[What you have to do]
Tally all lines containing the word "picture". Give the number alone.
=-=-=-=-=
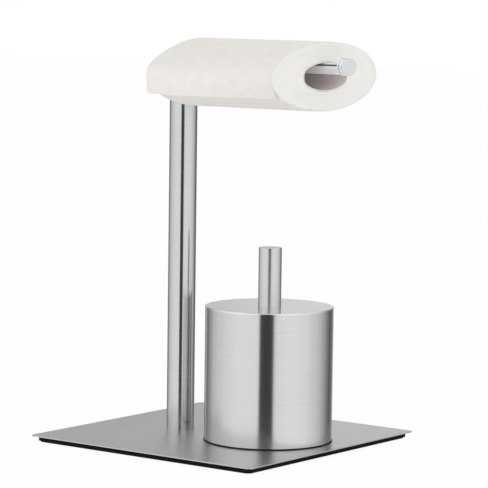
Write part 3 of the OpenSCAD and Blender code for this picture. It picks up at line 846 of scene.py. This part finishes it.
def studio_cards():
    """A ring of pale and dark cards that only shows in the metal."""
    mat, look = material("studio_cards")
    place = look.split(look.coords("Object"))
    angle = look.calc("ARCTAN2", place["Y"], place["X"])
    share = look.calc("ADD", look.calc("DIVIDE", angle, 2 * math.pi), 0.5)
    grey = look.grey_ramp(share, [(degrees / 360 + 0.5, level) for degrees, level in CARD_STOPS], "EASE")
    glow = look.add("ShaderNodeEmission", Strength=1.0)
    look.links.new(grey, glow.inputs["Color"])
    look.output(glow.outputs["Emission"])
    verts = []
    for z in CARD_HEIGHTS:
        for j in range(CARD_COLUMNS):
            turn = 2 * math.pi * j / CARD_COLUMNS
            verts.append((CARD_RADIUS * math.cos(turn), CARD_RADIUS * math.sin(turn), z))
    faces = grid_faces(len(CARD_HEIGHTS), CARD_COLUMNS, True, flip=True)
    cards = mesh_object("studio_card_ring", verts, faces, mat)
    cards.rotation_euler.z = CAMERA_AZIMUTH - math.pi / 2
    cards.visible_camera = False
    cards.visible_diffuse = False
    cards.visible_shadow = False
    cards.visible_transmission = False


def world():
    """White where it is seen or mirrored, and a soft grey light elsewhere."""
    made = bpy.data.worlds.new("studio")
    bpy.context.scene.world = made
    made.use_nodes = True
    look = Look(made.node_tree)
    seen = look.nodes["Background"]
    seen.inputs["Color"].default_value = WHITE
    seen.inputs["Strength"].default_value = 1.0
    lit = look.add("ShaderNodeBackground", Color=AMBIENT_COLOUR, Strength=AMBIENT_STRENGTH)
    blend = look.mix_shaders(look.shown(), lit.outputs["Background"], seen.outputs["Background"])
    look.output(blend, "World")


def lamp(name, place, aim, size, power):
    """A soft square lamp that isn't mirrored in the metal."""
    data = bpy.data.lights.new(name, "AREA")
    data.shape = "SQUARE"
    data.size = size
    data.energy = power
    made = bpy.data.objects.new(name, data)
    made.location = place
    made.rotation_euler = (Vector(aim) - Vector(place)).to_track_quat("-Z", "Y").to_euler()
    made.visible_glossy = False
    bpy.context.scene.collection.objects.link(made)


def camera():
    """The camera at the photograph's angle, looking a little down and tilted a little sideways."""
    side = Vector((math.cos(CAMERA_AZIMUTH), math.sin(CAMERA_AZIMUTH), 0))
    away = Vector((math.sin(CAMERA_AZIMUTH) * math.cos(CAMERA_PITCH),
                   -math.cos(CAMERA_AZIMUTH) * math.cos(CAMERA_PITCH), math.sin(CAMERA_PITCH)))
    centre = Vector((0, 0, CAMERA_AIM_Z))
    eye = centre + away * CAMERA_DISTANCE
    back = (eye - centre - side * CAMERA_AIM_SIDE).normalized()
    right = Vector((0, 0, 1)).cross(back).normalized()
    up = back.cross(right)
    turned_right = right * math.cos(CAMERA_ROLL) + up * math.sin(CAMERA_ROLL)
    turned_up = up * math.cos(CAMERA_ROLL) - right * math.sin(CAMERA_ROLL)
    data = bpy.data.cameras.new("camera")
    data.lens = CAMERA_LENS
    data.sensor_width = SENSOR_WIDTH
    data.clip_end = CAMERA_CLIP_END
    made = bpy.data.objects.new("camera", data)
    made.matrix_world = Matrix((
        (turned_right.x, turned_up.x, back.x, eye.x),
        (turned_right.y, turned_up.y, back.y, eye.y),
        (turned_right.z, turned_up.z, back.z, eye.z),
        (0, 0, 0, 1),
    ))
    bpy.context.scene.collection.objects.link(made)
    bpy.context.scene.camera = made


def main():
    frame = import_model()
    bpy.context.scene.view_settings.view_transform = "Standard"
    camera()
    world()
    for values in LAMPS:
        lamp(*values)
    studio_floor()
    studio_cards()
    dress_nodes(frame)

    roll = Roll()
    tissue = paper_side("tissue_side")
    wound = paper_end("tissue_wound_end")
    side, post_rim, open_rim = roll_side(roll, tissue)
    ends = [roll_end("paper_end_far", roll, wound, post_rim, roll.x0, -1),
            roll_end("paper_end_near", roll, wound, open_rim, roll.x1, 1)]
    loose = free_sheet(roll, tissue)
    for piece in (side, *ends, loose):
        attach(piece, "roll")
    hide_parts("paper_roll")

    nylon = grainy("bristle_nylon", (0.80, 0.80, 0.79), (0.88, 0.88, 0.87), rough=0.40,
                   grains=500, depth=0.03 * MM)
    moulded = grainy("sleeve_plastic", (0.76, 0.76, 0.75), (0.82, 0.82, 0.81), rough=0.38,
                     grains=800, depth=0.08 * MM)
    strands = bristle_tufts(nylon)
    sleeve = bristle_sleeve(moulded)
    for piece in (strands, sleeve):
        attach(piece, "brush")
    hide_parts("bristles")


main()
=-=-=-=-=
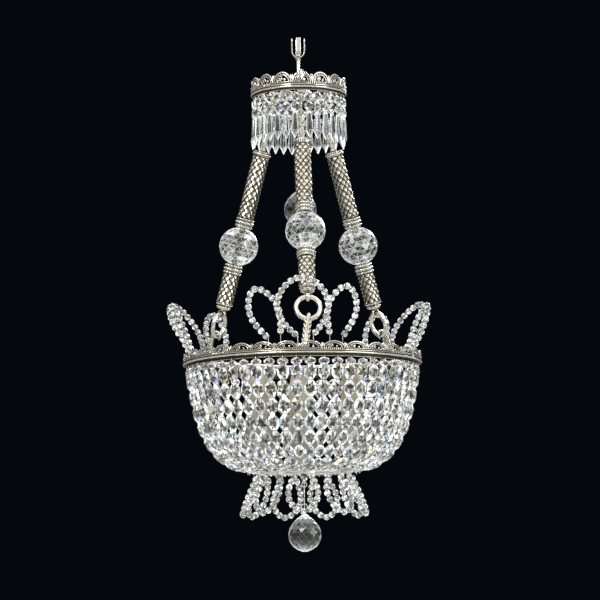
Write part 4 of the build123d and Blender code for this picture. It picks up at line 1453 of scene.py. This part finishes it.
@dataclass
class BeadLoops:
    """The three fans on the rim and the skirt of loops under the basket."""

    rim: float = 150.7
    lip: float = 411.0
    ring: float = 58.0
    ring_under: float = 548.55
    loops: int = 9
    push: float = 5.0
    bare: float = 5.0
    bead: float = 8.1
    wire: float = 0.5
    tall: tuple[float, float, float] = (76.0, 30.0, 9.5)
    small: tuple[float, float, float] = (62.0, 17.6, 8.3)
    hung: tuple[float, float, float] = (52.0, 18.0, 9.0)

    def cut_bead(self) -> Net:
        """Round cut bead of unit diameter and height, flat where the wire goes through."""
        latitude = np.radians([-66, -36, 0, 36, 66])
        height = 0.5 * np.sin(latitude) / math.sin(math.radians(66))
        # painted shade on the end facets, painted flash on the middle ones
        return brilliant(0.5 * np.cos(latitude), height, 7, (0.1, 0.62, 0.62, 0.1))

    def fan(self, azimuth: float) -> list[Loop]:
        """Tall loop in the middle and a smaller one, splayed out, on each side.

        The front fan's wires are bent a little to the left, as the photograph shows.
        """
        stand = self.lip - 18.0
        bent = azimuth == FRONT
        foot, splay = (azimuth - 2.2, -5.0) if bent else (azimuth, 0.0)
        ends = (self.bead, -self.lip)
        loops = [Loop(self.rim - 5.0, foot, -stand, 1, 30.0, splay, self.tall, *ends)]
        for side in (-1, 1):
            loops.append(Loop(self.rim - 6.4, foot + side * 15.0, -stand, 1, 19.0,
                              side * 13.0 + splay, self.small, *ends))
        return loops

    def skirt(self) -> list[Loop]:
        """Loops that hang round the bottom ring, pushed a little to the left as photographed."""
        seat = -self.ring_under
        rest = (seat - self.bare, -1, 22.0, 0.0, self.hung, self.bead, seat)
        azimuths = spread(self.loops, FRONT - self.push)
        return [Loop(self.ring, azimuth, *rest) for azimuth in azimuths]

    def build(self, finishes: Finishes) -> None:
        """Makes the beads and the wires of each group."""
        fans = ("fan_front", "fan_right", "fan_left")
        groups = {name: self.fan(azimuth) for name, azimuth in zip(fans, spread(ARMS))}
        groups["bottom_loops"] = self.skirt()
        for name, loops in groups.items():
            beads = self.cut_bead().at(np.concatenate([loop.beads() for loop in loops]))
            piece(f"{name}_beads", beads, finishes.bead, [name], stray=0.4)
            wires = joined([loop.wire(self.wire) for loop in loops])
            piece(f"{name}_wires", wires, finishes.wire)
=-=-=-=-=
[Correct result]
2